*RECORDED INFORMATION:*
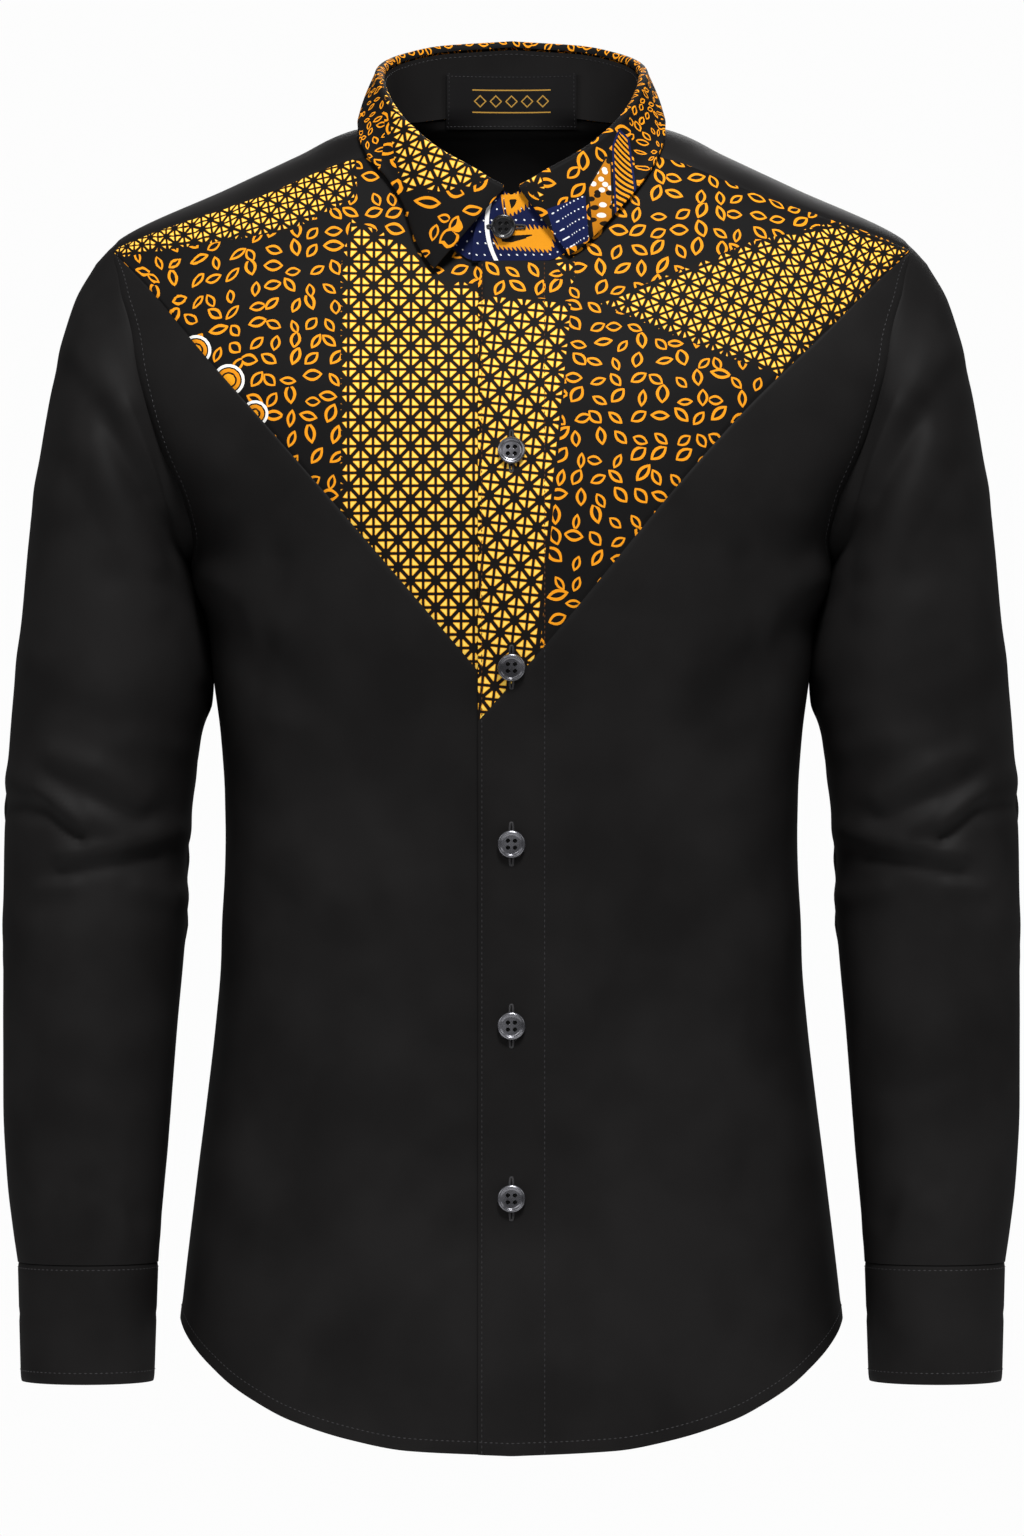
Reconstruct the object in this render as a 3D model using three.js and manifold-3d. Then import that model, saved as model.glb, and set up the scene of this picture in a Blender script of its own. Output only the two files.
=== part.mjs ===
// A man's long-sleeved shirt in black sateen with a printed V inset and collar, filled out as
// if worn. Millimetres, +Z up, front towards -Y, +X to the wearer's left. The origin is the
// middle of the neck base.
import * as THREE from 'three';
import { mergeVertices } from 'three/addons/utils/BufferGeometryUtils.js';
import Module from 'manifold-3d';

const wasm = await Module();
wasm.setup();

// Cloth and seams
const WALL = 1.2; // a panel of shirting, as a wall
const DOUBLE_WALL = 2; // stand and cuffs, two layers and interlining
const LEAF_WALL = 1.6;
const SEAM_GAP = 0.3;
const LAP_LIFT = 1.25; // each front moves this far out or in where they overlap
const STAND_LIFT = 1.3;
const LAP_FULL = 22; // the lap lift is whole up to this far past the centre
const LAP_END = 50;
const CORNER_LEAST = 0.25; // keeps a sharp corner from being drawn in too far
const SEAM_EASE = 0.55; // how much a seam's points crowd towards the armhole
const SEAM_OUTWARD = 0.5; // how much the armhole's gap leans out from the body
const MITRE_LEAST = -0.5; // cosine of the sharpest turn that two walls share as a mitre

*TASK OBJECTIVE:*
Each line of the listing should be echoed back exactly.

*CORRECT ANSWER:*
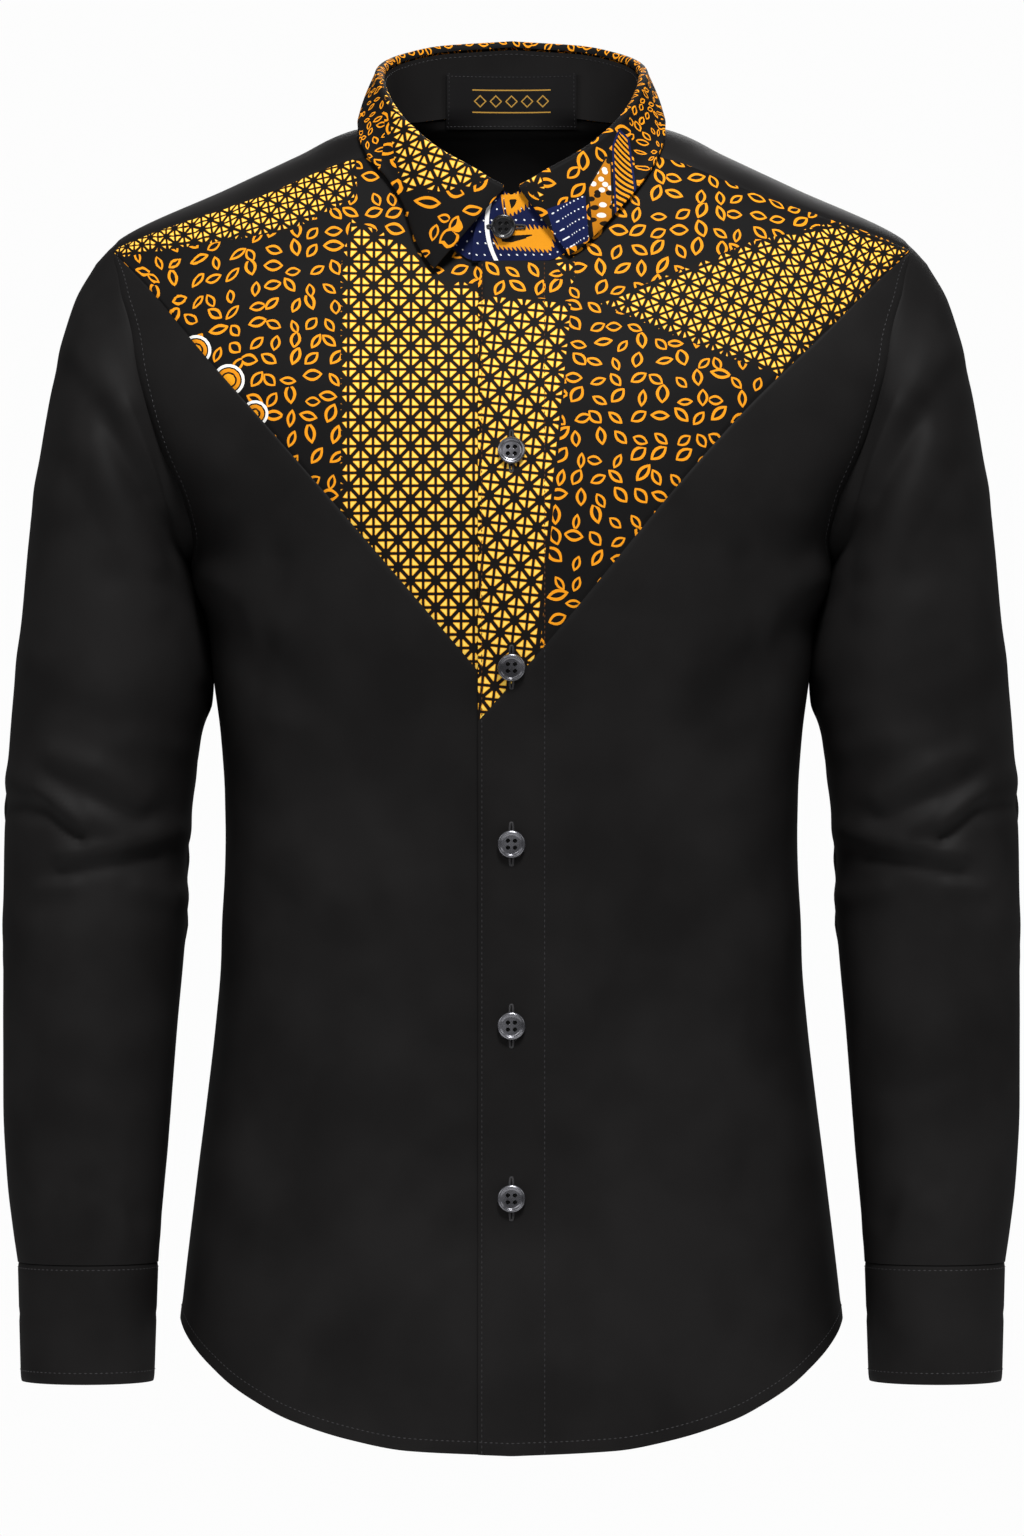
Reconstruct the object in this render as a 3D model using three.js and manifold-3d. Then import that model, saved as model.glb, and set up the scene of this picture in a Blender script of its own. Output only the two files.
=== part.mjs ===
// A man's long-sleeved shirt in black sateen with a printed V inset and collar, filled out as
// if worn. Millimetres, +Z up, front towards -Y, +X to the wearer's left. The origin is the
// middle of the neck base.
import * as THREE from 'three';
import { mergeVertices } from 'three/addons/utils/BufferGeometryUtils.js';
import Module from 'manifold-3d';

const wasm = await Module();
wasm.setup();

// Cloth and seams
const WALL = 1.2; // a panel of shirting, as a wall
const DOUBLE_WALL = 2; // stand and cuffs, two layers and interlining
const LEAF_WALL = 1.6;
const SEAM_GAP = 0.3;
const LAP_LIFT = 1.25; // each front moves this far out or in where they overlap
const STAND_LIFT = 1.3;
const LAP_FULL = 22; // the lap lift is whole up to this far past the centre
const LAP_END = 50;
const CORNER_LEAST = 0.25; // keeps a sharp corner from being drawn in too far
const SEAM_EASE = 0.55; // how much a seam's points crowd towards the armhole
const SEAM_OUTWARD = 0.5; // how much the armhole's gap leans out from the body
const MITRE_LEAST = -0.5; // cosine of the sharpest turn that two walls share as a mitre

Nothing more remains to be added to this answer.